Of course, no agricultural shift is without hurdles. Eastern Kenya’s semi-arid climate poses inherent risks, prolonged droughts, invasive pests, and limited access to quality seeds can test even the most resilient systems. The STRAK project tackled these head-on not with top-down mandates, but through adaptive, farmer-centric strategies. Participatory trials allowed communities to experiment with crop varieties suited to local microclimates, while ongoing data collection, powered in part by AI tools from Rabobank’s ACORN program, helped refine practices in real time. Challenges like initial skepticism about forgoing chemical quick-fixes were overcome by demonstration plots, where early adopters showcased bumper harvests to neighbors. “It’s not about convincing; it’s about showing,” explains one VBA. By emphasizing holistic systems over isolated tweaks, the project ensured long-term buy-in, with 80% of participants reporting sustained use of techniques post-training.
As the STRAK project draws to a close, its legacy extends far beyond Embu and Tharaka Nithi.
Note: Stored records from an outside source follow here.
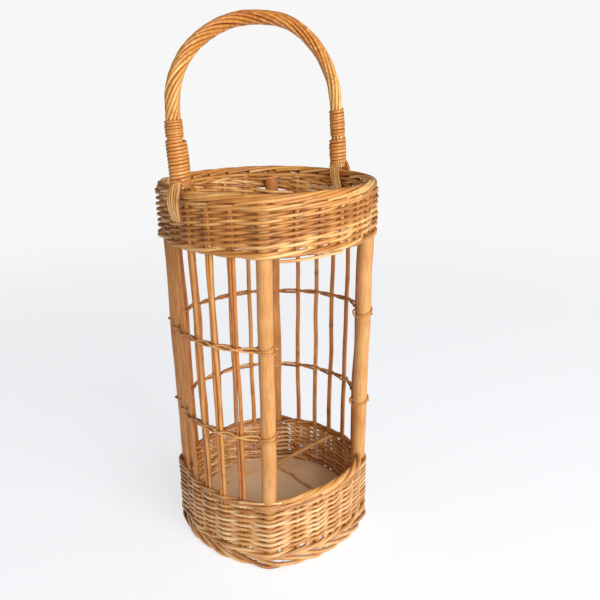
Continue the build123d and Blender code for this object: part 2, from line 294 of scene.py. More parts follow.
class Nodes:
    """Short calls for building a material's nodes."""

    def __init__(self, name):
        self.material = bpy.data.materials.new(name)
        self.material.use_nodes = True
        self.tree = self.material.node_tree
        self.shader = self.tree.nodes["Principled BSDF"]

    def new(self, kind, **settings):
        node = self.tree.nodes.new(kind)
        for key, value in settings.items():
            if key.startswith("in_"):
                node.inputs[int(key[3:])].default_value = value
            else:
                setattr(node, key, value)
        return node

    def set(self, name, value):
        """One value for the whole surface, on the shader's own socket."""
        self.shader.inputs[name].default_value = value

    def link(self, source, target):
        self.tree.links.new(source, target)

    def attribute(self, name, output):
        return self.new("ShaderNodeAttribute", attribute_name=name).outputs[output]

    def math(self, operation, a, b=None):
        node = self.new("ShaderNodeMath", operation=operation)
        for socket, value in zip(node.inputs, (a, b)):
            if value is None:
                continue
            if isinstance(value, (int, float)):
                socket.default_value = value
            else:
                self.link(value, socket)
        return node.outputs[0]

    def mix(self, blend, factor, a, b):
        node = self.new("ShaderNodeMix", data_type="RGBA", blend_type=blend)
        for socket, value in ((node.inputs[0], factor), (node.inputs[6], a), (node.inputs[7], b)):
            if hasattr(value, "is_output"):
                self.link(value, socket)
            elif isinstance(value, tuple):
                socket.default_value = (*value, 1)
            else:
                socket.default_value = value
        return node.outputs[2]

    def noise(self, vector, scale, detail=3.0, roughness=0.5):
        node = self.new("ShaderNodeTexNoise")
        for label, value in (("Scale", scale), ("Detail", detail), ("Roughness", roughness)):
            node.inputs[label].default_value = value
        self.link(vector, node.inputs["Vector"])
        return node.outputs[0]

    def ramp(self, factor, *stops):
        node = self.new("ShaderNodeValToRGB")
        while len(node.color_ramp.elements) < len(stops):
            node.color_ramp.elements.new(0.5)
        for element, (place, colour) in zip(node.color_ramp.elements, stops):
            element.position = place
            element.color = (*colour, 1)
        self.link(factor, node.inputs[0])
        return node.outputs[0]

    def scaled(self, vector, scale, offset=None):
        node = self.new("ShaderNodeVectorMath", operation="MULTIPLY")
        node.inputs[1].default_value = scale
        self.link(vector, node.inputs[0])
        if offset is None:
            return node.outputs[0]
        shift = self.new("ShaderNodeVectorMath", operation="ADD")
        self.link(node.outputs[0], shift.inputs[0])
        self.link(offset, shift.inputs[1])
        return shift.outputs[0]

    def bump(self, height, strength, distance):
        node = self.new("ShaderNodeBump")
        node.inputs["Strength"].default_value = strength
        node.inputs["Distance"].default_value = distance
        self.link(height, node.inputs["Height"])
        self.link(node.outputs[0], self.shader.inputs["Normal"])


def set_range(node, *ends):
    """The from and to values of a Map Range node."""
    for socket, value in zip(node.inputs[1:5], ends):
        socket.default_value = value


def linear(red, green, blue):
    """Scene colour for a colour given from 0 to 255 as a screen shows it."""
    return tuple(((v / 255 + 0.055) / 1.055) ** 2.4 for v in (red, green, blue))


def rod_material(
    name, dark, middle, light, gloss, roughness, streaks=0.5, painted_shade_in_creases=0.0, relief=0.35
):
    """Peeled willow or cane: tone from rod to rod, streaks along the grain, soft
    patches, dark knots, and a thin coat of varnish. Colours run from 0 to 255. The
    crease weight sets painted shade: how dark a rod is painted on the sides where its
    neighbours touch it."""
    n = Nodes(name)
    dark, middle, light = (linear(*colour) for colour in (dark, middle, light))
    grain = n.attribute("grain", "Vector")
    tone = n.attribute("tone", "Fac")
    knot = n.attribute("knot", "Fac")
    spread = n.new("ShaderNodeCombineXYZ")
    n.link(n.math("MULTIPLY", tone, 37.0), spread.inputs[2])
    n.link(n.math("MULTIPLY", tone, 11.0), spread.inputs[0])

    patches = n.noise(n.scaled(grain, (0.25, 0.25, 28.0), spread.outputs[0]), 1.0, 2.0)
    fibres = n.noise(n.scaled(grain, (3.2, 3.2, 42.0), spread.outputs[0]), 1.0, 4.0, 0.65)
    shade = n.math("ADD", n.math("MULTIPLY", tone, 0.55), n.math("MULTIPLY", patches, 0.9))
    shade = n.math("SUBTRACT", shade, 0.225)
    base = n.ramp(shade, (0.08, dark), (0.5, middle), (0.92, light))
    lines = n.ramp(fibres, (0.36, (0.62, 0.55, 0.47)), (0.56, (1.0, 1.0, 1.0)))
    streaked = n.mix("MULTIPLY", streaks, base, lines)
    knot_stain_and_painted_shade = n.mix("MULTIPLY", n.math("MULTIPLY", knot, 0.75), streaked, (0.32, 0.2, 0.12))
    # Painted shade in the creases: the sides of a rod that face its neighbours are darkened towards
    # a shadow brown.
    if painted_shade_in_creases > 0:
        across = n.new("ShaderNodeSeparateXYZ")
        n.link(grain, across.inputs[0])
        beside = n.math("ABSOLUTE", across.outputs[1])
        shadow = n.ramp(beside, (0.55, (1.0, 1.0, 1.0)), (0.95, (0.42, 0.28, 0.16)))
        knot_stain_and_painted_shade = n.mix("MULTIPLY", painted_shade_in_creases, knot_stain_and_painted_shade, shadow)
    n.link(knot_stain_and_painted_shade, n.shader.inputs["Base Color"])
    n.bump(fibres, relief, 0.0006)
    n.set("Roughness", roughness)
    n.set("Specular IOR Level", 0.4)
    n.set("Coat Weight", gloss)
    n.set("Coat Roughness", 0.28)
    return n.material


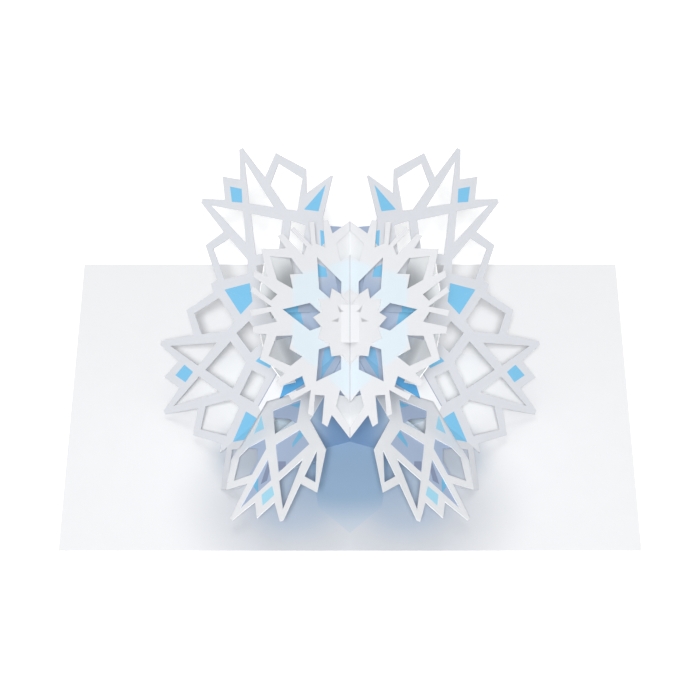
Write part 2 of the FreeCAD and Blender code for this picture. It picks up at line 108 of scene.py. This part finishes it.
def flake_field(drawing, heading=0.0):
    return [on_flake(*corner, heading) for corner in drawing]


# the third arm folds down to the card; its free ray is a full arm's angle from the lower crease
LOWER_FREE_RAY = Vector((-0.170, -0.876, -0.452)).normalized()
UPPER_ARM = (BACK_EDGE, UPPER_CREASE)
SIDE_ARM = (UPPER_CREASE, LOWER_CREASE)
LOWER_ARM = (LOWER_CREASE, LOWER_FREE_RAY)
ARM_REACH = 102.5
print("tip of the upper arm in mm:", [round(v / MM, 1) for v in on_arm(UPPER_ARM, ARM_REACH, 0)])

# %% [markdown]
# ## Paper
# Card and paper are matt, with short fibres that show as faint clouds and a very fine tooth. A shader
# built from noise at two scales gives both: the clouds shift the colour a little, and the tooth drives
# a bump. The colours are printed fields and painted shade on the same paper, so a field only replaces
# the colour and keeps the fibre. The drawing is mirrored in the fold of the card, so every field is
# tested with the distance from the fold, and one material serves the left and the right sheet.

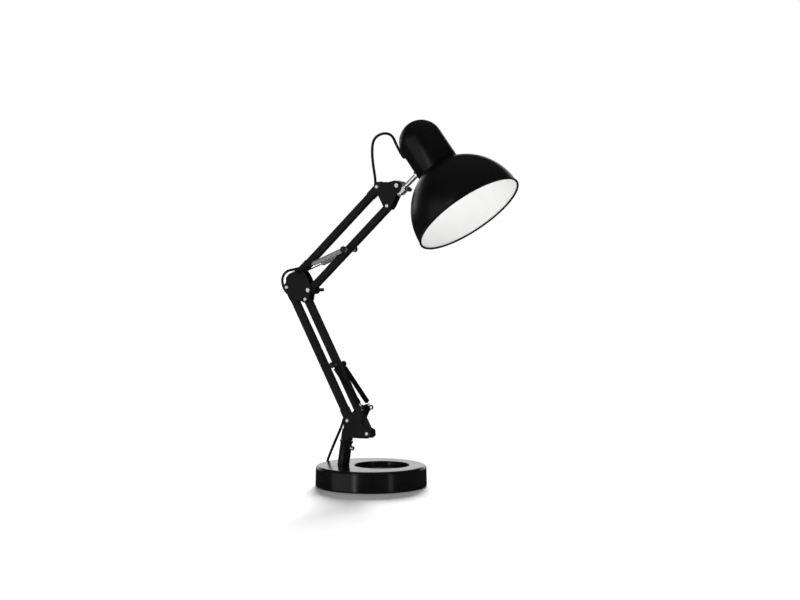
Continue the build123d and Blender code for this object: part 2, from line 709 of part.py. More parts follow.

Farm Africa, marking 40 years of work in eastern Africa, sees this as a springboard for national scaling. Policymakers are taking note, with Kenya’s government exploring regenerative agriculture in its climate adaptation plans. The broader implications are global: in a world racing toward net-zero emissions, initiatives like this demonstrate how small farms, which feed 80% of Africa’s population, can be powerful allies in carbon sequestration and biodiversity restoration. “These results clearly demonstrate that regenerative agriculture is not just an environmental intervention; it is an economic one,” asserts Mary Nyale, Farm Africa’s Country Director in Kenya. Indeed, for farmers like Mwangi and Wanjiku, it’s a lifeline: healthier soils mean healthier families, and thriving fields mean thriving futures.
In the end, regenerative agriculture in eastern Kenya isn’t a panacea, but a promising path forward. It reminds us that the land isn’t a battlefield to conquer, but a partner to nurture. As these farmers continue to till, plant, and prosper, their story offers hope, and a replicable roadmap, for millions more worldwide facing the same arid crossroads. The seeds of change have been sown; now, it’s time for them to flourish.